Task requirements: Set down every record once more, exactly as given.

····················

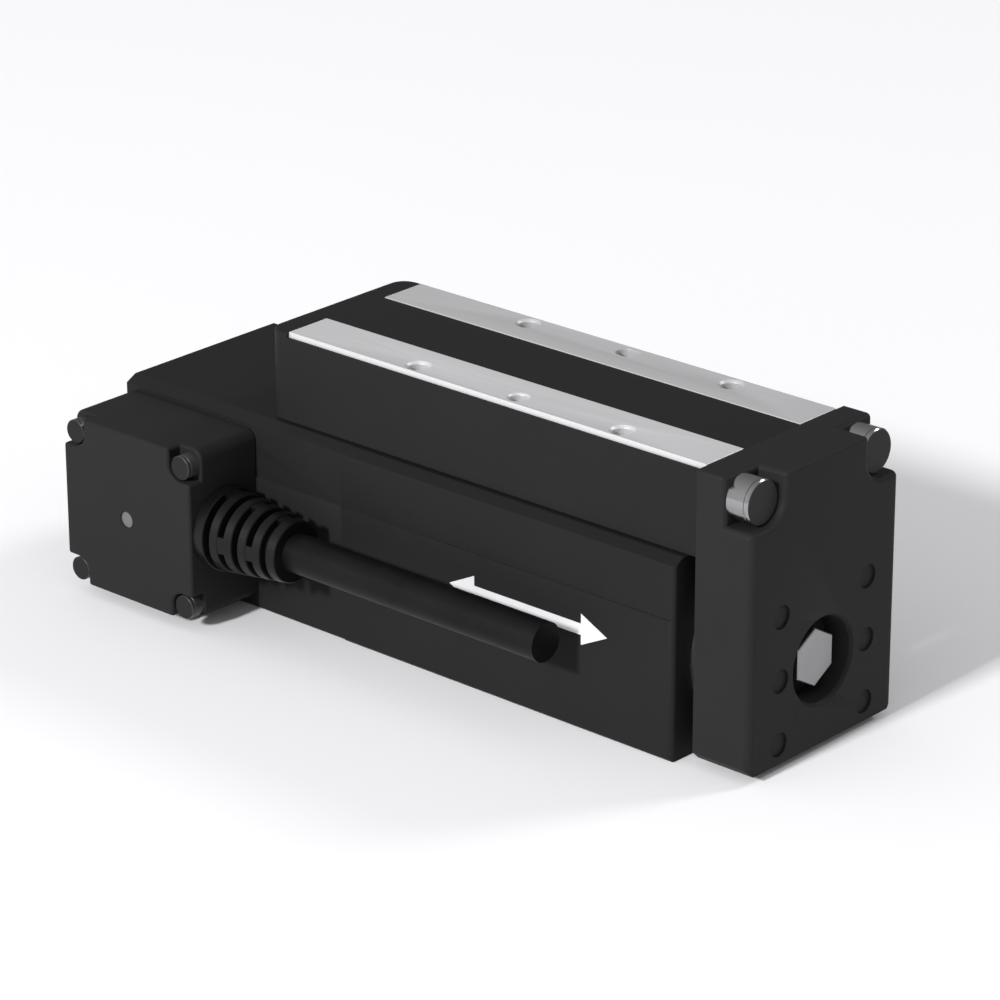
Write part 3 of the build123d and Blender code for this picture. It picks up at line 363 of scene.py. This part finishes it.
def turn_profile(shape, centre, axis, profile, segments=64):
    """Revolve (along, radius) points round a line through the centre; the first and last have
    radius 0. Faces at along 0 take the second material."""
    axis = Vector(axis)
    side = Vector((0, 0, 1))
    other = axis.cross(side)
    rings = []
    for along, radius in profile:
        middle = centre + axis * along
        if radius == 0:
            rings.append([shape.verts.new(middle)])
            continue
        ring = []
        for number in range(segments):
            turn = 2 * math.pi * number / segments
            ring.append(
                shape.verts.new(middle + (side * math.cos(turn) + other * math.sin(turn)) * radius)
            )
        rings.append(ring)
    for number in range(len(rings) - 1):
        first, second = rings[number], rings[number + 1]
        flat = profile[number][0] == 0 and profile[number + 1][0] == 0
        for step in range(segments):
            after = (step + 1) % segments
            if len(first) == 1:
                corners = (first[0], second[after], second[step])
            elif len(second) == 1:
                corners = (first[step], first[after], second[0])
            else:
                corners = (first[step], first[after], second[after], second[step])
            face = shape.faces.new(corners)
            face.material_index = 1 if flat else 0


# ---- screws -------------------------------------------------------------------------------------
RIM_SHARE = 0.05                             # rim bevel and groove depth, against the head's radius
GROOVE_SHARE = 0.03
GROOVE_EDGES = (0.55 * MM, 0.60 * MM, 0.75 * MM, 0.80 * MM)      # behind the head's face
CORNER_HEAD_HEIGHT = 3.8 * MM
CORNER_SHANK = 1.6 * MM
BOX_HEAD_RADIUS = 1.9 * MM
BOX_HEAD_HEIGHT = 2.3 * MM
BOX_SHANK = 1.2 * MM
BOX_HEAD_SEGMENTS = 48
BOLT_HEAD_HEIGHT = 3.5 * MM
BOLT_SHANK = 2.45 * MM
BOLT_BEVEL = 0.15 * MM
BOLT_SEGMENTS = 72
HEX_TURN = math.pi / 3


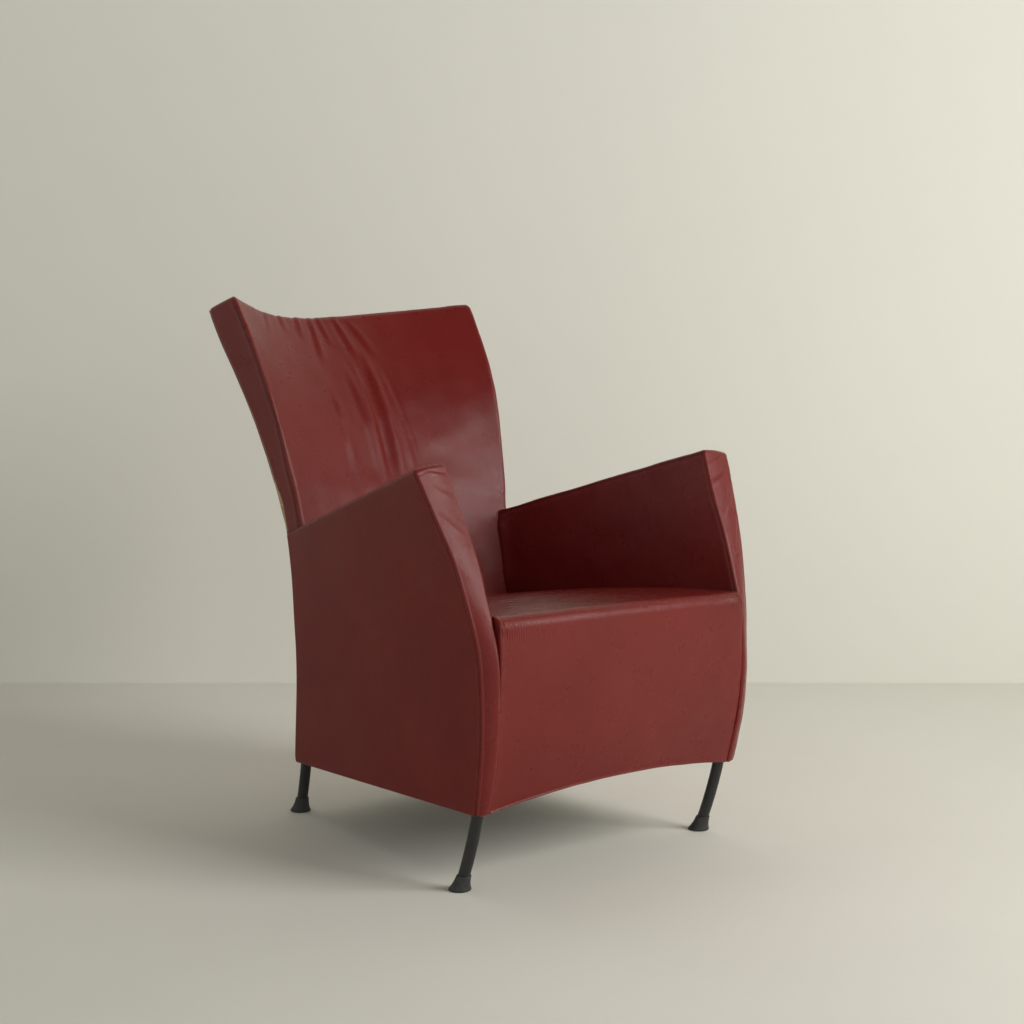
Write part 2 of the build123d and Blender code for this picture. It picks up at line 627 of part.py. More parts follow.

····················

Answer in full:
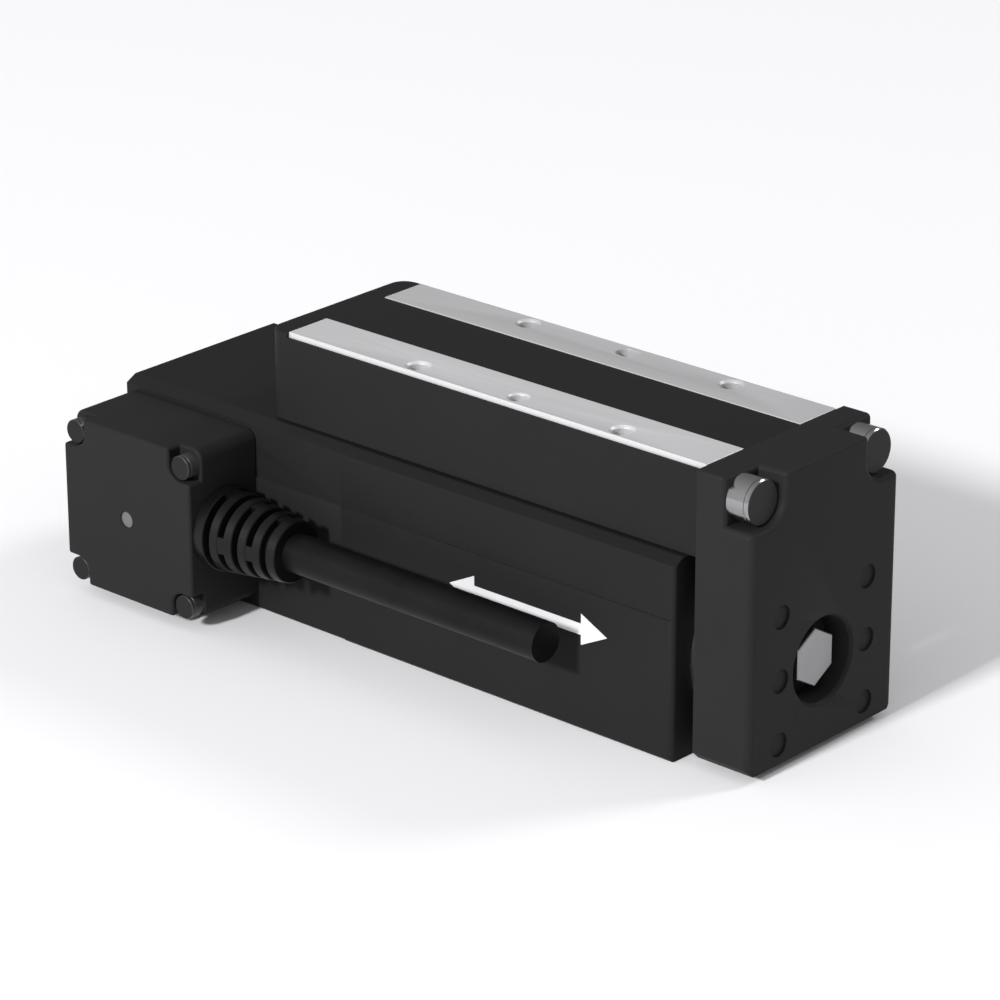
Write part 3 of the build123d and Blender code for this picture. It picks up at line 363 of scene.py. This part finishes it.
def turn_profile(shape, centre, axis, profile, segments=64):
    """Revolve (along, radius) points round a line through the centre; the first and last have
    radius 0. Faces at along 0 take the second material."""
    axis = Vector(axis)
    side = Vector((0, 0, 1))
    other = axis.cross(side)
    rings = []
    for along, radius in profile:
        middle = centre + axis * along
        if radius == 0:
            rings.append([shape.verts.new(middle)])
            continue
        ring = []
        for number in range(segments):
            turn = 2 * math.pi * number / segments
            ring.append(
                shape.verts.new(middle + (side * math.cos(turn) + other * math.sin(turn)) * radius)
            )
        rings.append(ring)
    for number in range(len(rings) - 1):
        first, second = rings[number], rings[number + 1]
        flat = profile[number][0] == 0 and profile[number + 1][0] == 0
        for step in range(segments):
            after = (step + 1) % segments
            if len(first) == 1:
                corners = (first[0], second[after], second[step])
            elif len(second) == 1:
                corners = (first[step], first[after], second[0])
            else:
                corners = (first[step], first[after], second[after], second[step])
            face = shape.faces.new(corners)
            face.material_index = 1 if flat else 0


# ---- screws -------------------------------------------------------------------------------------
RIM_SHARE = 0.05                             # rim bevel and groove depth, against the head's radius
GROOVE_SHARE = 0.03
GROOVE_EDGES = (0.55 * MM, 0.60 * MM, 0.75 * MM, 0.80 * MM)      # behind the head's face
CORNER_HEAD_HEIGHT = 3.8 * MM
CORNER_SHANK = 1.6 * MM
BOX_HEAD_RADIUS = 1.9 * MM
BOX_HEAD_HEIGHT = 2.3 * MM
BOX_SHANK = 1.2 * MM
BOX_HEAD_SEGMENTS = 48
BOLT_HEAD_HEIGHT = 3.5 * MM
BOLT_SHANK = 2.45 * MM
BOLT_BEVEL = 0.15 * MM
BOLT_SEGMENTS = 72
HEX_TURN = math.pi / 3


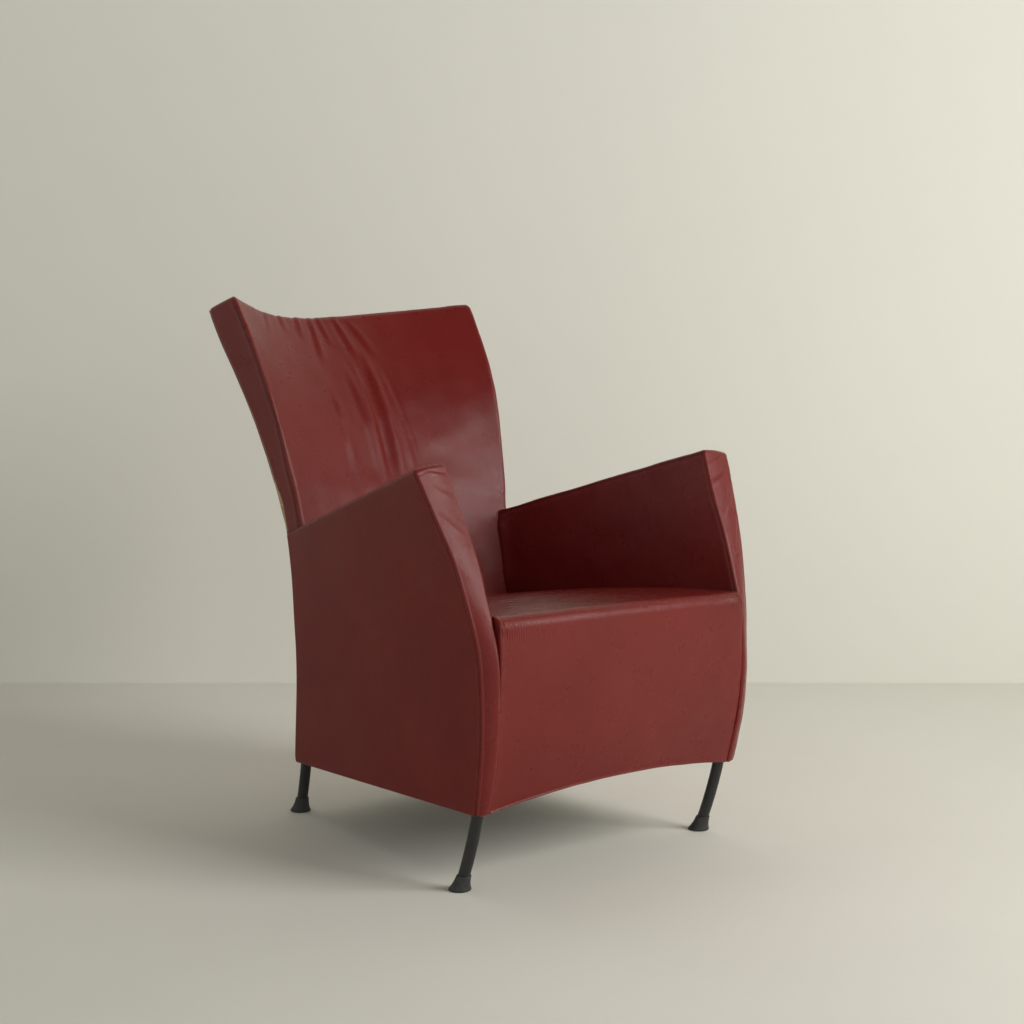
Write part 2 of the build123d and Blender code for this picture. It picks up at line 627 of part.py. More parts follow.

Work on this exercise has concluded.